--- EXTRACTED MATERIAL ---

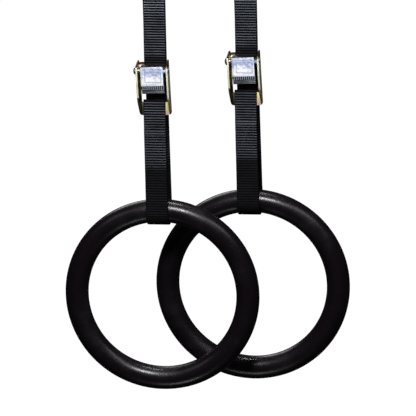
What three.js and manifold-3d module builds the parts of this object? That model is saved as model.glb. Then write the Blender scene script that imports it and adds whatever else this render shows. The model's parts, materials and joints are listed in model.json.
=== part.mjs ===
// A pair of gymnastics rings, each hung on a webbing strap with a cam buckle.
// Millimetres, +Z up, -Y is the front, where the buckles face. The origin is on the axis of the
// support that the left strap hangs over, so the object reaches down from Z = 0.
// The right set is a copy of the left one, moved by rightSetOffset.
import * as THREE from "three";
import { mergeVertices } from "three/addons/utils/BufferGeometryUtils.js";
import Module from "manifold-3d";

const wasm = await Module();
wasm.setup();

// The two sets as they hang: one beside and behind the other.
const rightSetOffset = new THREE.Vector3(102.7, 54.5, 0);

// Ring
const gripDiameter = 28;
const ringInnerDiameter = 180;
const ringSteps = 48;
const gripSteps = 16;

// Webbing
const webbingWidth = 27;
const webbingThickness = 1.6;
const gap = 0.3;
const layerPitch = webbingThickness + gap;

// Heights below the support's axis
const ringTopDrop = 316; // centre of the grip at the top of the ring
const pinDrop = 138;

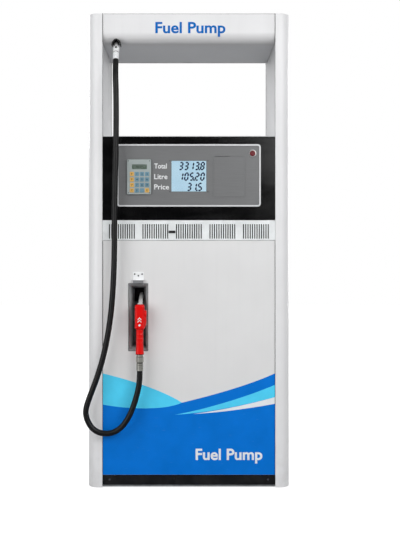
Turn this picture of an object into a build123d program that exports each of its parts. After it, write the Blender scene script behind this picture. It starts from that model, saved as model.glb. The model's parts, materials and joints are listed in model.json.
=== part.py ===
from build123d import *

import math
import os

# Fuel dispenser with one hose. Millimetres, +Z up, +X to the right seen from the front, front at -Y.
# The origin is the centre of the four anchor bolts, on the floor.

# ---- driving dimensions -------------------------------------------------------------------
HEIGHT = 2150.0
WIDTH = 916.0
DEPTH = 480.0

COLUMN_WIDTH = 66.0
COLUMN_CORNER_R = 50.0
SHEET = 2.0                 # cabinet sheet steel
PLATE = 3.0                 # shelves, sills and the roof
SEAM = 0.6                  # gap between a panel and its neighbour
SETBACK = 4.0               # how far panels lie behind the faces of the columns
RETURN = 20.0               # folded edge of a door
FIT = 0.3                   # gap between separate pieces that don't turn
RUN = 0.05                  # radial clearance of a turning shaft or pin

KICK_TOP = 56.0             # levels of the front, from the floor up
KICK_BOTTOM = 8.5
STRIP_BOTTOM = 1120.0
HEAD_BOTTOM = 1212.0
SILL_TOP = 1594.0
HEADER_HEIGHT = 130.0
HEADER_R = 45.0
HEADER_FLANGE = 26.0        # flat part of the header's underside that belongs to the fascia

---

# [PROBLEM]
Restate every line of the data word for word.

# [WRITTEN SOLUTION]
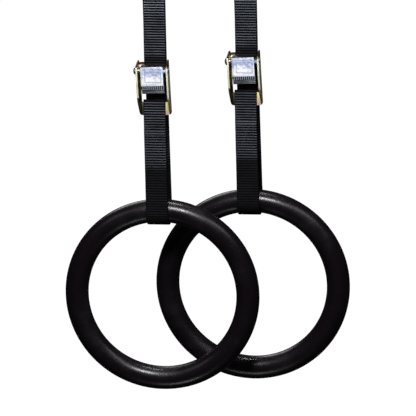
What three.js and manifold-3d module builds the parts of this object? That model is saved as model.glb. Then write the Blender scene script that imports it and adds whatever else this render shows. The model's parts, materials and joints are listed in model.json.
=== part.mjs ===
// A pair of gymnastics rings, each hung on a webbing strap with a cam buckle.
// Millimetres, +Z up, -Y is the front, where the buckles face. The origin is on the axis of the
// support that the left strap hangs over, so the object reaches down from Z = 0.
// The right set is a copy of the left one, moved by rightSetOffset.
import * as THREE from "three";
import { mergeVertices } from "three/addons/utils/BufferGeometryUtils.js";
import Module from "manifold-3d";

const wasm = await Module();
wasm.setup();

// The two sets as they hang: one beside and behind the other.
const rightSetOffset = new THREE.Vector3(102.7, 54.5, 0);

// Ring
const gripDiameter = 28;
const ringInnerDiameter = 180;
const ringSteps = 48;
const gripSteps = 16;

// Webbing
const webbingWidth = 27;
const webbingThickness = 1.6;
const gap = 0.3;
const layerPitch = webbingThickness + gap;

// Heights below the support's axis
const ringTopDrop = 316; // centre of the grip at the top of the ring
const pinDrop = 138;

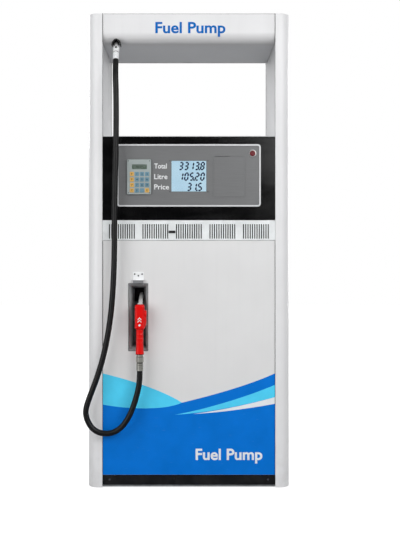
Turn this picture of an object into a build123d program that exports each of its parts. After it, write the Blender scene script behind this picture. It starts from that model, saved as model.glb. The model's parts, materials and joints are listed in model.json.
=== part.py ===
from build123d import *

import math
import os

# Fuel dispenser with one hose. Millimetres, +Z up, +X to the right seen from the front, front at -Y.
# The origin is the centre of the four anchor bolts, on the floor.

# ---- driving dimensions -------------------------------------------------------------------
HEIGHT = 2150.0
WIDTH = 916.0
DEPTH = 480.0

COLUMN_WIDTH = 66.0
COLUMN_CORNER_R = 50.0
SHEET = 2.0                 # cabinet sheet steel
PLATE = 3.0                 # shelves, sills and the roof
SEAM = 0.6                  # gap between a panel and its neighbour
SETBACK = 4.0               # how far panels lie behind the faces of the columns
RETURN = 20.0               # folded edge of a door
FIT = 0.3                   # gap between separate pieces that don't turn
RUN = 0.05                  # radial clearance of a turning shaft or pin

KICK_TOP = 56.0             # levels of the front, from the floor up
KICK_BOTTOM = 8.5
STRIP_BOTTOM = 1120.0
HEAD_BOTTOM = 1212.0
SILL_TOP = 1594.0
HEADER_HEIGHT = 130.0
HEADER_R = 45.0
HEADER_FLANGE = 26.0        # flat part of the header's underside that belongs to the fascia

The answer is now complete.